The way to know what the right media to place your ads - is by finding out which generates the greatest ROI. Another important metric is Return on ads spend (ROAS)
Social Media is another type of Media
Now one more controversial area of this course is about social media being free marketing that solves all of our problems. And certainly three are people who have succeeded with social Media, Gary Vanerchuk, Tai Lopez, and Neil Patel (many more of course) have successful businesses now and social media significantly helped to fuel their growth.
But - I want to caution you - social media IS a media like any “paid” media. The costs might not be to send out mail snail or electronic, or clicks but in time developing content.
Like with any marketing effort you need to:
- Target the right audience
- Send the right message
- Use the correct Media to connect with them
By definition social media is another Media - like any paid media place, and should not be considered a standalone marketing strategy, rather a tactic like any other media. And it’s worth considering if social media fits into your advertising strategy.
Some things to consider are:
- Social Media is inherently social in nature - and in the same way that it’s perceived as rude to do a sales pitch at a party, the perception is often the same on Social Media
- Overt selling and pitching will likely cause customers to run away from you
- Social Media IS good for making connections and creating relationships which maybe will later turn into something commercial
- Social Media is Great at gauging customer emotions towards your brand, and being able to engage with positive or negative feedback
- Social Media can be a major way to show Social Proof, owning mistakes celebrating victories and not looking like a faceless corporation
- You don’t own the social media page - the platform does, and they can (and do) make changes that can drastically affect your business and can with 1 change totally limit your exposure and reach
- Social media is ‘free’ except that there is a lot of time necessary to build a following, and that needs to be considered - as both the missed opportunity cost and the cost of your time (or your employee’s time)

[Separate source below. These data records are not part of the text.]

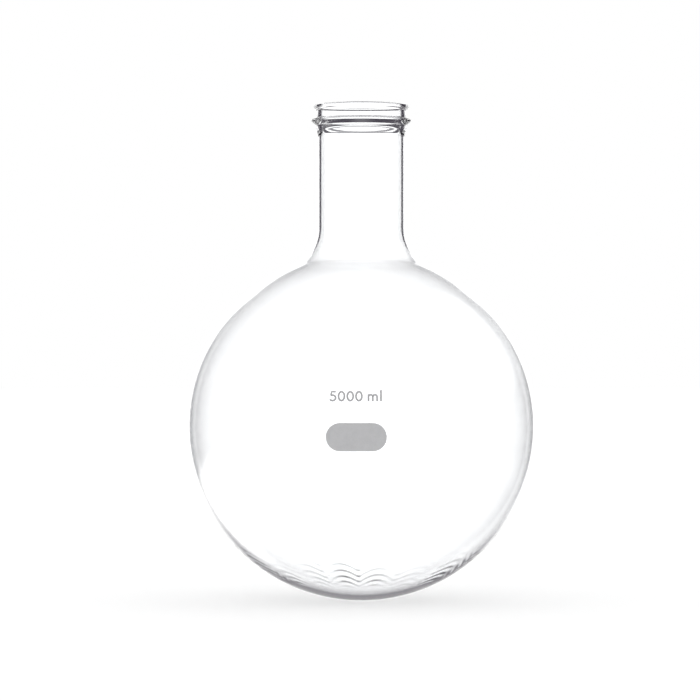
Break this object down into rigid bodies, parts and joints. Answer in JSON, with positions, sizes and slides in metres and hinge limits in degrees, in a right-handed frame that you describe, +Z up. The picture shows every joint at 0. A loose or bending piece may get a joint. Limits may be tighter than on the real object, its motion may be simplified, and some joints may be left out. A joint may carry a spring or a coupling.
{
  "type": "round-bottom flask",
  "caption": "Large hollow glass flask with a spherical bowl, a straight neck with a ring bead, a flared open mouth and a pale enamel writing spot.",
  "frame": {"origin": "lowest point of the outside of the bowl, on the axis of the neck", "axes": "+Z up the neck's axis and out of the mouth, -Y towards the marked side, +X to the right of the marking"},
  "size_m": [0.223, 0.2231, 0.3165],
  "materials": {
    "glass": "clear, fire-polished",
    "enamel": "matt, faintly granular"
  },
  "bodies": {
    "root": {"flask": "glass", "marking_spot": "enamel"}
  },
  "joints": []
}
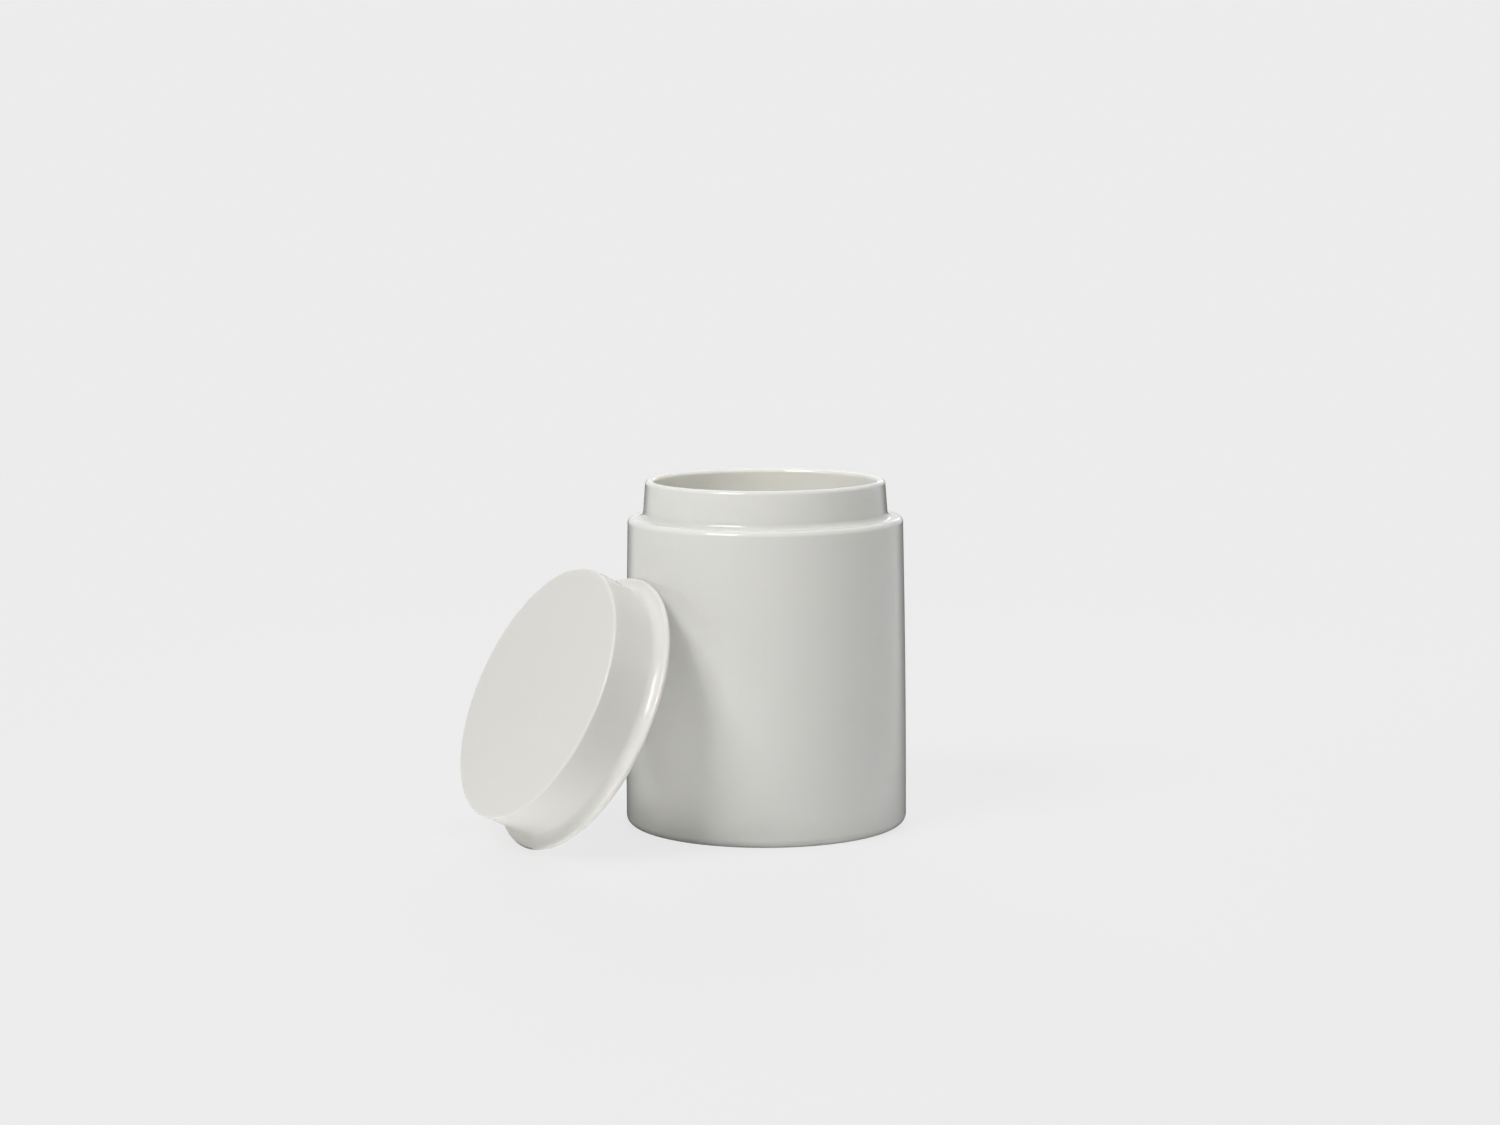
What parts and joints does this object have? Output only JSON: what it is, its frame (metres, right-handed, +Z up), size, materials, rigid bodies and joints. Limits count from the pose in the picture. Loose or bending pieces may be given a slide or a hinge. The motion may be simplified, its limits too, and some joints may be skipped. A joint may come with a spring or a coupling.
{
  "type": "porcelain apothecary jar",
  "caption": "Straight-sided white glazed porcelain jar with a short neck, and its flanged cap lid taken off and leaning against its side.",
  "frame": {"origin": "on the jar's axis, in the plane of the foot ring that stands on the table; the underside mount is the recessed disc just above it", "axes": "+Z up along the jar's axis; the lid leans against the wall on the -X side, its outer face looking towards -X and up"},
  "size_m": [0.1609, 0.101, 0.123],
  "materials": {
    "white_glaze": "glossy clear glaze over white porcelain"
  },
  "bodies": {
    "jar": {"jar": "white_glaze"},
    "lid": {"lid": "white_glaze"}
  },
  "joints": [
    {"name": "lid_lift", "type": "slide", "parent": "jar", "child": "lid", "axis": [0, 0, 1], "range_m": [0, 0.15]}
  ]
}
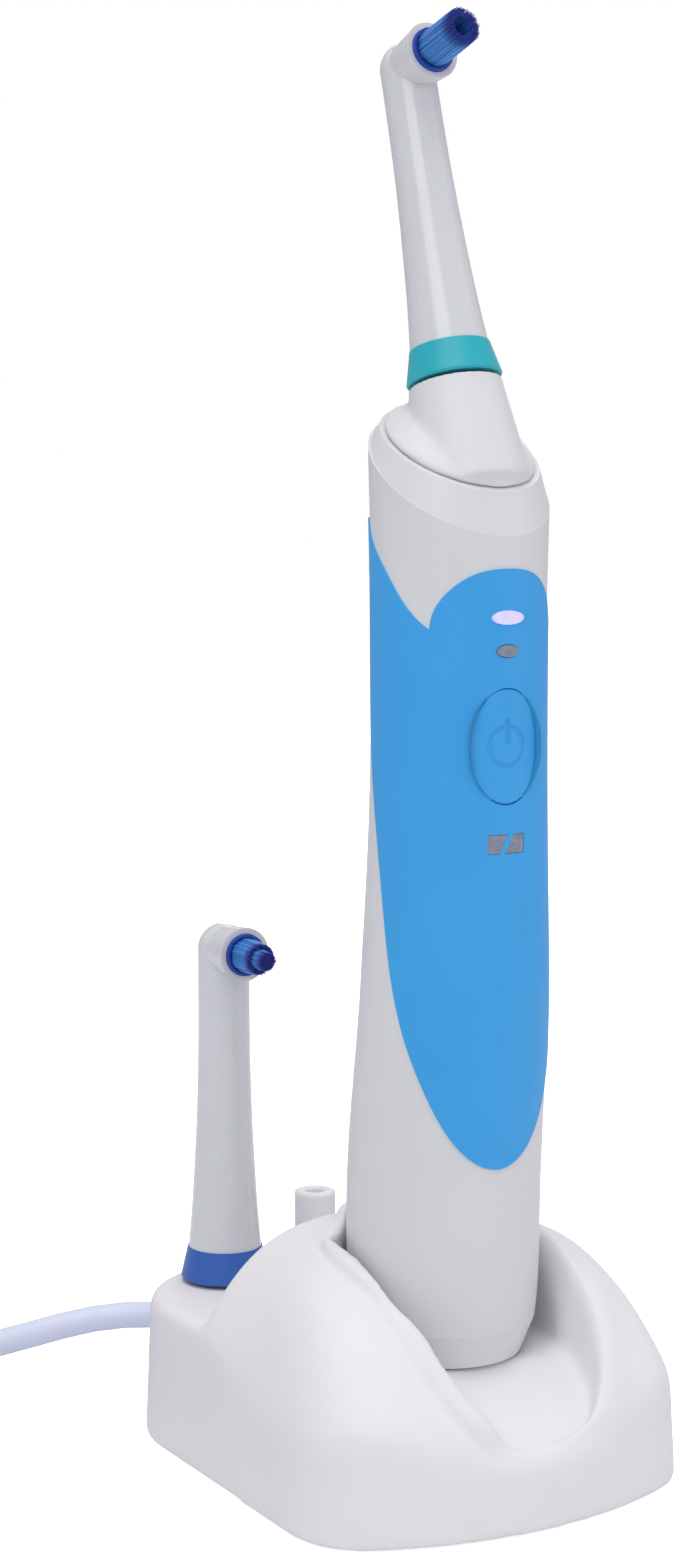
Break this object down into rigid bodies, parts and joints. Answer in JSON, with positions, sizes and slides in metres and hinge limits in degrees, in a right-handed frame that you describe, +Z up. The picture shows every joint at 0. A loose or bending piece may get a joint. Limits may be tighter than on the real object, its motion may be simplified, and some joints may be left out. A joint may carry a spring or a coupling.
{
  "type": "electric toothbrush on charger",
  "caption": "Electric toothbrush with a leaning rotary single-tuft head, standing in a low charging stand with pegs, a spare brush head and a mains cord.",
  "frame": {"origin": "middle of the stand's underside, on the surface it stands on", "axes": "+Z up, -Y towards the side with the button, the left and right halves mirror each other in X apart from the spare head and the cord"},
  "size_m": [0.182, 0.1478, 0.2708],
  "materials": {
    "white_shell": "fine matte white plastic",
    "white_body": "satin white plastic",
    "head_white": "glossy slightly translucent white plastic",
    "grip_blue": "soft sky-blue elastomer",
    "ring_teal": "satin teal",
    "ring_blue": "satin mid blue",
    "holder_blue": "dark blue",
    "bristle_blue": "fine nylon filaments, dark blue at the tips",
    "cord_white": "cool white cord sheath",
    "seal_rubber": "black seal rubber",
    "foot_rubber": "grey rubber",
    "steel": "plain steel",
    "brass": "sintered brass",
    "copper": "enamelled copper winding",
    "ferrite": "ferrite",
    "board": "green circuit board",
    "dark_plastic": "black plastic",
    "cell": "green sleeved rechargeable cell",
    "gear_plastic": "natural acetal",
    "window_lit": "clear window, lit lavender white",
    "window_grey": "clear grey window"
  },
  "bodies": {
    "stand": {"stand_housing": "white_shell", "stand_base_plate": "white_shell", "rubber_foot_1": "foot_rubber", "rubber_foot_2": "foot_rubber", "rubber_foot_3": "foot_rubber", "rubber_foot_4": "foot_rubber", "base_screw_1": "steel", "base_screw_2": "steel", "base_screw_3": "steel", "base_screw_4": "steel", "charger_board": "board", "ferrite_core": "ferrite", "primary_coil": "copper", "board_capacitor": "dark_plastic", "board_transformer": "dark_plastic", "cord_strain_relief": "cord_white", "mains_cord": "cord_white", "cord_coil": "cord_white", "cord_tail": "cord_white", "plug_body": "white_shell", "plug_pin_left": "steel", "plug_pin_right": "steel"},
    "handle": {"handle_housing": "white_body", "grip_cover": "grip_blue", "led_window_upper": "window_lit", "led_window_lower": "window_grey", "battery_window_left": "window_grey", "battery_window_right": "window_grey", "control_board": "board", "tact_switch": "dark_plastic", "led_upper": "window_lit", "led_lower": "window_grey", "battery": "cell", "battery_chassis": "dark_plastic", "battery_contact_lower": "steel", "battery_contact_upper": "steel", "bottom_cap": "white_body", "cap_seal": "seal_rubber", "coil_bobbin": "dark_plastic", "receiving_coil": "copper", "nose_cone": "white_body", "spindle_bushing": "brass", "shaft_seal": "seal_rubber", "motor_can": "steel", "gear_plate": "dark_plastic"},
    "button": {"power_button": "grip_blue"},
    "motor_rotor": {"motor_shaft": "steel", "motor_pinion": "brass"},
    "spindle": {"drive_spindle": "steel", "spindle_gear": "gear_plastic"},
    "fitted_head": {"fitted_stem": "head_white", "fitted_ring": "ring_teal"},
    "fitted_shaft": {"fitted_shaft": "gear_plastic"},
    "fitted_tuft": {"fitted_tuft_holder": "holder_blue", "fitted_bristles": "bristle_blue"},
    "spare_head": {"spare_stem": "head_white", "spare_ring": "ring_blue"},
    "spare_shaft": {"spare_shaft": "gear_plastic"},
    "spare_tuft": {"spare_tuft_holder": "holder_blue", "spare_bristles": "bristle_blue"}
  },
  "joints": [
    {"name": "handle_lift", "type": "slide", "parent": "stand", "child": "handle", "axis": [0, 0, 1], "range_m": [0, 0.12]},
    {"name": "button_press", "type": "slide", "parent": "handle", "child": "button", "axis": [0, 1, 0], "range_m": [0, 0.0008], "stiffness_N_per_m": 800},
    {"name": "motor_spin", "type": "hinge", "parent": "handle", "child": "motor_rotor", "pos_m": [0, -0.01262, 0.20294], "axis": [0, 0.279, 0.9603], "continuous": true},
    {"name": "spindle_spin", "type": "hinge", "parent": "handle", "child": "spindle", "pos_m": [0, -0.018, 0.2045], "axis": [0, 0.279, 0.9603], "continuous": true},
    {"name": "head_pull", "type": "slide", "parent": "handle", "child": "fitted_head", "axis": [0, 0.279, 0.9603], "range_m": [0, 0.04]},
    {"name": "fitted_shaft_spin", "type": "hinge", "parent": "fitted_head", "child": "fitted_shaft", "pos_m": [0, -0.018, 0.2045], "axis": [0, 0.279, 0.9603], "continuous": true},
    {"name": "fitted_tuft_spin", "type": "hinge", "parent": "fitted_head", "child": "fitted_tuft", "pos_m": [0, -0.00134, 0.26183], "axis": [0, -0.9603, 0.279], "continuous": true},
    {"name": "spare_head_lift", "type": "slide", "parent": "stand", "child": "spare_head", "axis": [0, 0, 1], "range_m": [0, 0.05]},
    {"name": "spare_shaft_spin", "type": "hinge", "parent": "spare_head", "child": "spare_shaft", "pos_m": [-0.0195, 0.0355, 0.02895], "axis": [0, 0, 1], "continuous": true},
    {"name": "spare_tuft_spin", "type": "hinge", "parent": "spare_head", "child": "spare_tuft", "pos_m": [-0.0195, 0.0355, 0.09525], "axis": [0, -1, 0], "continuous": true}
  ],
  "couplings": [
    {"joint": "spindle_spin", "follows": "motor_spin", "ratio": -0.55556},
    {"joint": "fitted_shaft_spin", "follows": "motor_spin", "ratio": -0.55556},
    {"joint": "fitted_tuft_spin", "follows": "motor_spin", "ratio": -0.55556},
    {"joint": "spare_tuft_spin", "follows": "spare_shaft_spin", "ratio": 1}
  ]
}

My Recommendation is to pick 5 Channels to target your ideal customer personas - with at least 2 of them being Paid channels. And try to assign a monetary value to the work time your putting into the social channels and if your not getting a positive return, take time to re-evaluate.
Create Marketing Assets
You've got many different places to broadcast your message, but the question you should ask yourself is "What are the benefits of each?"
As a marketing professional, I want to introduce you to the world of digital marketing assets. Digital assets come in all sorts of shapes and sizes like banner ads on social networking sites like Facebook or Twitter. OR they could be infographics or white papers. These are assets used to help nurture your prospects and convert them into clients.
Some of the most common assets are:
- Website design that is modern and fast with content that clearly explains your business.
- Content for Paid digital ads like Facebook, Google Ads.
- Content for other paid digital marketing efforts include: Retargeting campaigns that show your ad to people who have already been on your website or seen it elsewhere online such as social media
- Landing Pages that capture customer information to build a digital sales funnel
- Content for blogs and social media.
- Inbound Marketing that brings customers in, such as content marketing or SEO of website pages
- Expert Interviews - create an expert interview series about your industry with the help of experts who will share their time without asking you for anything in return but
- Content marketing – The creation and publication of useful content designed to attract, educate, and maintain your target audience.
- Search engine optimization (SEO) – This is the practice of improving a website so that it becomes search engine friendly and brings organic traffic to the website.
- Email marketing – A marketing approach that uses email as a way of marketing to and nurturing potential and existing clients.
Goals & KPI's
Once your digital marketing strategy is mapped out, the next step will be to create goals for your digital media plan. Goals should include a timeline and benchmarks that can help you measure success in the future. You’ll also want to set up ways of evaluating how well your company has been meeting those goals on a regular basis.
Surveys show that the average person’s goals tend to be qualitative in nature. An example of a qualitative goal would be wanting to improve your brand image, or increase your brand’s position within your industry.
You can start to see the problem with these kinds of goals. Since qualitative goals are abstract, they’re notoriously difficult to measure.
I’ve found that these abstract concepts aren’t typically useful to the average brand’s digital marketing strategy. Trying to Measure things which are difficult to measure will also be difficult to improve.
The SMART framework has been used for decades and the acronym stands for:
We Recommend setting 3 Main goals using the SMART framework that will track the most important metrics.
Some recommendations are:
- Return on Ad Spend (greater than 1 - Target 3)
- 20 % increase in new prospects MoM
- 20% increase in Organic Traffic YoY
- 20% increase in LTV YoY
A lot of people are not aware that in order to be successful in any marketing campaign, you must also have an optimized system.
It is important to know what your goals are and how you will measure them. You need to set up a strategy plan with benchmarks and timelines so that you can track the success of your campaign.
You might want to use surveys or interviews with customers for qualitative goals, but it is more recommended to use SMART framework (Specific, Measurable, Achievable, Realistic and Time-bound) which will allow for clear tracking of metrics such as ROAS (Return on Ad Spend), Organic Traffic Increase YoY or LTV Increase YoY.
If you find a particular marketing media is not performing, or has a negative ROI - evaluate the potential causes such as missed attribution, poor content and copy, or poor ad placement, or is it just the wrong place to display that ad.
Marketing is an ongoing process, and as such, needs to be constantly evaluated.
One Trap to avoid is to not test multiple variables at a time. It's tempting to drive traffic to two completely different landing pages, or testing different creatives and also different audiences. But these tests involve way too many variables and therefore make it impossible to quantify what actually caused the improvement.
And, it's tempting to make snap decisions when running tests. Consider - if your doing an A/B test of two landing pages with a different headline and you have gotten 90 visitors on each and 8 conversion on one and 9 on the other. You might decide the one with 9 conversions is superior, but statistically you don't have enough data yet to make that determination. So be careful in making snap decisions.